Ella Mc's book blog. Brand new 2018 - Only books read after 1st January 2018

Currently reading

The Witches of Eastwick
John Updike
Progress: 100/307 pages

How to Stop Time: Ohh, I just LOVED this book!

How to Stop Time - Matt Haig


“History was, is, a one-way street. You have to keep walking forwards, but you don't always need to look ahead. Sometimes you can just look around and be happy right where you are.”                     ― Matt Haig, How to Stop Time

 

This was just released this week in the US, and I snagged myself a copy after seeing that the library waitlist would take up one of my hold spots for ages. I made a big mistake whilst waiting in the line to pay for it: I started reading. (You see, I have library books out and ARCs to review...) I have never been so impatient on a ride home. I really wanted to read this book. I got home, kicked off my shoes and hopped absurdly around until I got into PJs -- all the while reading, or at least trying to read.
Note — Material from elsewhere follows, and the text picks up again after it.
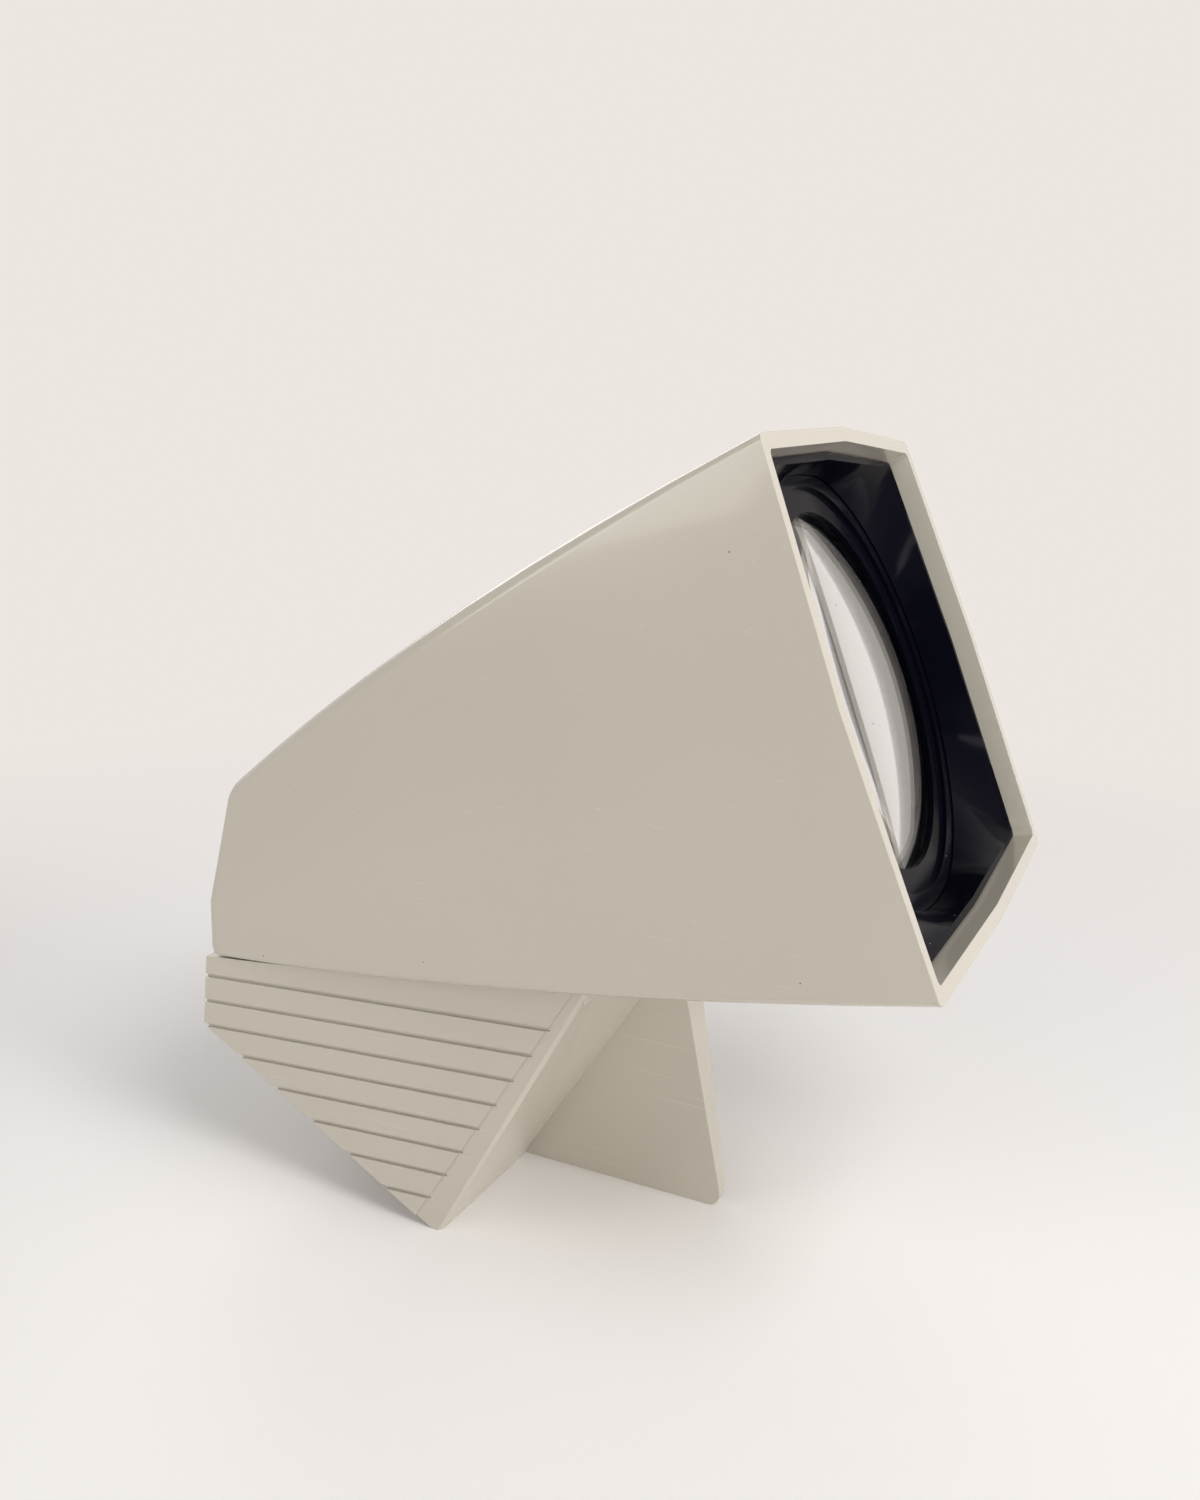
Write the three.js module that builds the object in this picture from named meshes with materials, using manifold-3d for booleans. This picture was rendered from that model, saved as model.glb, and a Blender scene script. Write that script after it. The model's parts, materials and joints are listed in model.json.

Once I'd wrangled myself into comfy clothes, I read straight through the night.

Why? I wish I knew. It's not that the story is a crazed page turner. It's more that the protagonist, Tom Hazard, is the most lovely and poignant man I've read in a while. I fell in love with this guy. Tom has a condition that makes him grow old veeeerrrrrry slowly. He is broken-hearted after losing his wife and child and has decided never to get close to anyone again, lest he hurt them or get hurt himself again. All he wants is his child, wife and to be a teacher. He needs to keep moving at least once every eight years, not lay down roots, not allow his picture to be taken, make connections to nobody and certainly not tell his secret. Because of this, he -- not unreasonably -- feels exceedingly unique and alone. He's miserable and self-protective all while he just keeps living. It's a lot like a deep depression that goes on for more than 400 years. 

Matt Haig describes the human experience so beautifully, I couldn't wait see what philosophical "pow" was on the next page. I stopped and read many parts aloud simply because they felt so terrible and wonderful and true all at the same time. The whole book is basically about how to navigate the pain of human existence. Along the way we meet Shakespeare, F. Scott and Zelda Fitzgerald, other luminaries; we see historical events and watch the map get larger and more detailed, the industrial revolution, the jazz and internet ages; we watch the "New World" come to life, go from Tombstone to Trump.

All of this comes via Tom with his aching pain, isolation, the absurdity of his own existence, intense love, fear of loving or hurting those he loves, and his withdrawal from other people...all while he keeps trudging through century after century (with extremely modern viewpoints.) Tom's a music lover and a reader. So we get insight on those things, nature, some very quotable bits on everything from plastic surgery to toilets, facebook, the theory of relativity... "Change is just what life is. It is the only constant I know."

Lest that all sound boring, which it does to me (good thing I don't write books!) there's also a mysterious "helper" who doesn't seem so great, a dark and shadowy organization of "albas," daring rescues and hit jobs along the way, danger and romance. 

But the real story here is how, even when someone is completely extraordinary in some ways, we're all still human, complete with all the foibles that come with that situation. So while this is a sweeping historical novel in some ways, a romance in some ways, a mystery, a comedic tour-de-force, it's perhaps the most existential book I've read in a very long time, and it's worth a read with a notebook nearby so you can write down all the quotes I haven't added yet.